There are differences among the different classes of TNF-α inhibitors and the way they can be related to the development of sarcoidosis.5,6 For example, the TNF-α monoclonal antibodies, infliximab and adalimumab, can cause cytotoxic complement-induced lysis of cells expressing membrane-linked TNF-α and cell apoptosis in T cells. In contrast, the soluble TNF-α receptor, etanercept, does not fix complement and does not induce apoptosis.2,4 This may explain etanercept’s more frequent association with the formation of granulomas.2 When TNF-α inhibitors were used in the treatment of sarcoidosis, infliximab was associated with significant improvement, whereas etanercept was associated with worsening disease in patients with progressive pulmonary sarcoidosis.4,7
There has also been a suggestion of an infectious etiology, mainly mycobacterial infection, being associated with the development of sarcoidosis.1 Mycobacterial infections have been reported as an adverse event of treatment with TNF-α inhibitors. It is possible that TNF-α inhibitors may allow or reactivate a mycobacterial infection, which could be linked to sarcoidosis pathophysiology.

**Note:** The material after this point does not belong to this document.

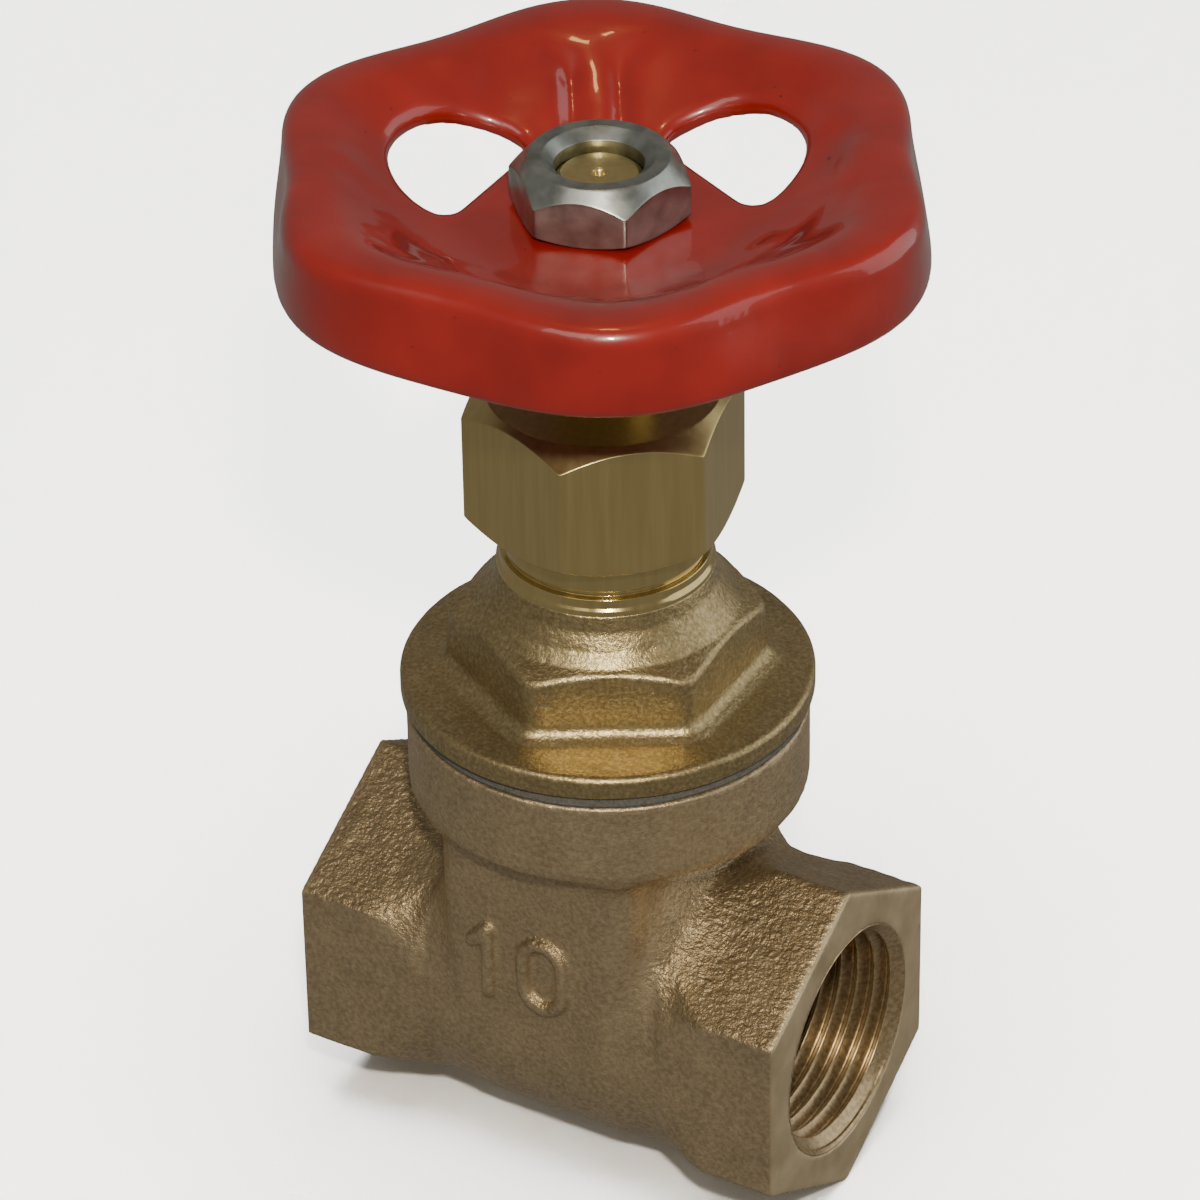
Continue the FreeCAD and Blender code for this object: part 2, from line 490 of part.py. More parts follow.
def make_handwheel():
    """Pressed sheet: lobed rim turned down, dished middle, two windows and a square hole."""
    rim = "Sizes.rim_height"
    blank = lobed_block("wheel_blank", "Sizes.wheel_flats", "Sizes.wheel_lobe", WHEEL_BOTTOM, rim)
    doc.recompute()
    top = blank.Shape.BoundBox.ZMax
    round_edges(blank, lambda edge: edge.BoundBox.ZMin > top - NEAR, "Sizes.wheel_edge")

    above, below = WHEEL_TOP + " + " + BEYOND, WHEEL_BOTTOM + " - " + BEYOND
    dish = [("0", above), ("0", HUB_TOP), ("Sizes.hub_radius", HUB_TOP),
            ("Sizes.crest_inner", WHEEL_TOP), ("Sizes.crest_inner", above)]
    far = "Sizes.wheel_flats"
    ceiling = WHEEL_TOP + " - Sizes.crest_thick"
    rise, run = "Sizes.dish_depth", "(Sizes.crest_inner - Sizes.hub_radius)"
    slant = "sqrt(%s ^ 2 + %s ^ 2)" % (rise, run)
    foot = "Sizes.hub_radius + Sizes.sheet * (%s - %s) / %s" % (slant, run, rise)
    head = "Sizes.crest_inner + (Sizes.sheet * %s - Sizes.crest_thick * %s) / %s" % (slant, run, rise)
    under = [("0", below), ("0", HUB_BOTTOM), (foot, HUB_BOTTOM), (head, ceiling), (far, ceiling),
             (far, below)]
    inner = lobed_block("wheel_inner", "(Sizes.wheel_flats - 2 * Sizes.sheet)",
                        "Sizes.wheel_lobe - Sizes.sheet", below, rim)
    hollow = joined("MultiCommon", "wheel_hollow", inner, turned("wheel_under", under))

    windows = []
    for side in WINDOWS:
        name = "window_%d" % side
        disc = bind(primitive("Cylinder", name + "_round", Radius="Sizes.window_radius", Height=rim),
                    Placement__Base__x="Sizes.window_centre")
        block = primitive("Box", name + "_block", Length=far, Width="2 * Sizes.window_radius", Height=rim)
        bind(block, Placement__Base__x="Sizes.window_inner", Placement__Base__y="-Sizes.window_radius")
        window = lift(joined("MultiCommon", name, disc, block), WHEEL_BOTTOM)
        windows.append(bind(window, Placement__Rotation__Angle=str(side)))
    hole = "(Sizes.drive_square / 2 + Sizes.screw_gap)"
    square = centred_box("wheel_square", hole, hole, WHEEL_BOTTOM, rim)
    tools = joined("MultiFuse", "wheel_tools", turned("wheel_dish", dish), hollow, *windows)
    shape = cut("wheel_shape", blank, tools)
    bind(shape, Placement__Rotation__Angle="Sizes.wheel_turn")
    return finish(cut("handwheel", shape, square), "handwheel")


def check_and_export():
    """Refuse a document with a failed object or a bad shape, then write one STEP file per piece."""
    failed = [o.Name for o in doc.Objects if {"Invalid", "Error"} & set(o.State)]
    if failed:
        raise RuntimeError("failed: " + ", ".join(failed))
    os.makedirs("parts", exist_ok=True)
    for label, piece in pieces.items():
        shape = piece.Shape
        if shape.isNull() or not shape.isValid() or len(shape.Solids) != 1:
            raise RuntimeError("bad shape: " + label)
        shape.Solids[0].exportStep("parts/" + label + ".step")
        print(label, round(shape.Volume, 1), [round(v, 3) for v in (
            shape.BoundBox.XMin, shape.BoundBox.XMax, shape.BoundBox.YMin, shape.BoundBox.YMax,
            shape.BoundBox.ZMin, shape.BoundBox.ZMax)])


make_sheet()
make_body()
finish(make_ring("bonnet_gasket", "Sizes.spigot_radius + Sizes.screw_gap", "Sizes.flange_radius",
                 "Sizes.flange_top", GASKET_TOP), "bonnet_gasket")
make_bonnet()
make_retaining_ring()
make_stem()
make_gate()
make_packing()
make_gland_nut()
make_handwheel()
make_handwheel_nut()
doc.recompute()
check_and_export()
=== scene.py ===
"""Gate valve with a red handwheel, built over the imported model.

Shapes are worked out in millimetres about the stem's axis, with the pipe's axis at height 0, and are
shifted along X into the model's frame when they become meshes.
"""
import json
import math

import bmesh
import bpy
import numpy as np
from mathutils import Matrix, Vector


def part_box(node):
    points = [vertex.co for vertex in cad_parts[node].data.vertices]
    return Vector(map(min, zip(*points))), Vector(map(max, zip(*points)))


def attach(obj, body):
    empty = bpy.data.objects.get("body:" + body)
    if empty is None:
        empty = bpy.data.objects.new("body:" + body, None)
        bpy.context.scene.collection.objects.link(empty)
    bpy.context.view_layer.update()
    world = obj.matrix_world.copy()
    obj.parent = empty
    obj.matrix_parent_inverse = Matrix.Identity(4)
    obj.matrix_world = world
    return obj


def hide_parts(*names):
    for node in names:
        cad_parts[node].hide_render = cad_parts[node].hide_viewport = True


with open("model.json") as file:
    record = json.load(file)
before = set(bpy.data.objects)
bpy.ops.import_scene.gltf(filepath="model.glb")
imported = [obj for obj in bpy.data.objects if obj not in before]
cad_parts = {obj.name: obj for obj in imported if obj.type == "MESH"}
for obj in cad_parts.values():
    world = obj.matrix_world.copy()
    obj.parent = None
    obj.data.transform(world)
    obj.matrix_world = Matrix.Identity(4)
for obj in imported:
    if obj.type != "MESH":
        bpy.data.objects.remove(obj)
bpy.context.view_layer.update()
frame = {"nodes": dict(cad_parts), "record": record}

import openvdb

MM = 0.001

# -- sizes that come from the model, in millimetres --


def box_mm(node):
    low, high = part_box(node)
    return np.array(low) / MM, np.array(high) / MM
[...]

In summary, we report two cases of sarcoidosis in patients with psoriatic arthritis following the use of TNF-α inhibitors—one with etanercept, a soluble receptor, and one with adalimumab, a monoclonal antibody. As physicians, we need to be aware of the possibility of sarcoidosis development while treating patients who have psoriatic arthritis with TNF-α inhibitors.
Dr. Cote is a fellow in the department of rheumatology, Dr. Harrington is assistant director of rheumatology, Dr. Meadows is a fellow in the department of internal medicine, Dr. Lin is director of anatomic pathology, and Dr. Bili is a rheumatologist and investigator; all are at Geisinger Medical Center in Danville, Pa.
- Hamzeh, N. Sarcoidosis. Med Clin N Am. 2011;95: 1223-1234.
- Massara A, Cavazzini L, Corte, R, et al. Sarcoidosis appearing during anti-tumor necrosis alpha therapy: A new “class effect” paradoxical phenomenon. Two case reports and literature review. Semin Arthritis Rheum. 2010;39:313-319.
- Antoniu S. Targeting the TNF-α pathway in sarcoidosis. Expert Opin Ther Targets. 2010;14:21-29.
- Doty J, Mazur J, Judson M. Treatment of sarcoidosis with infliximab. Chest. 2005; 127:1064-1071.
- Wallis R, Ehlers S. Tumor necrosis factor and granuloma biology: Explaining the differential infection risk of etanercept and infliximab. Semin Arthritis Rheum. 2005; 34:34-38.
- Mitoma H, Horiuchi T, Tsukamoto H, et al. Mechanisms for cytotoxic effects of anti-tumor necrosis factor agents on transmembrane tumor necrosis factor α-expressing cells. Comparison among infliximab, etanercept and adalimumab. Arthritis Rheum. 2008;58:1248-1257.
- Utz JP, Mazur JE, Judson MA. Etanercept for the treatment of stage II and III progressive pulmonary sarcoidosis. Chest. 2003;124:177-185.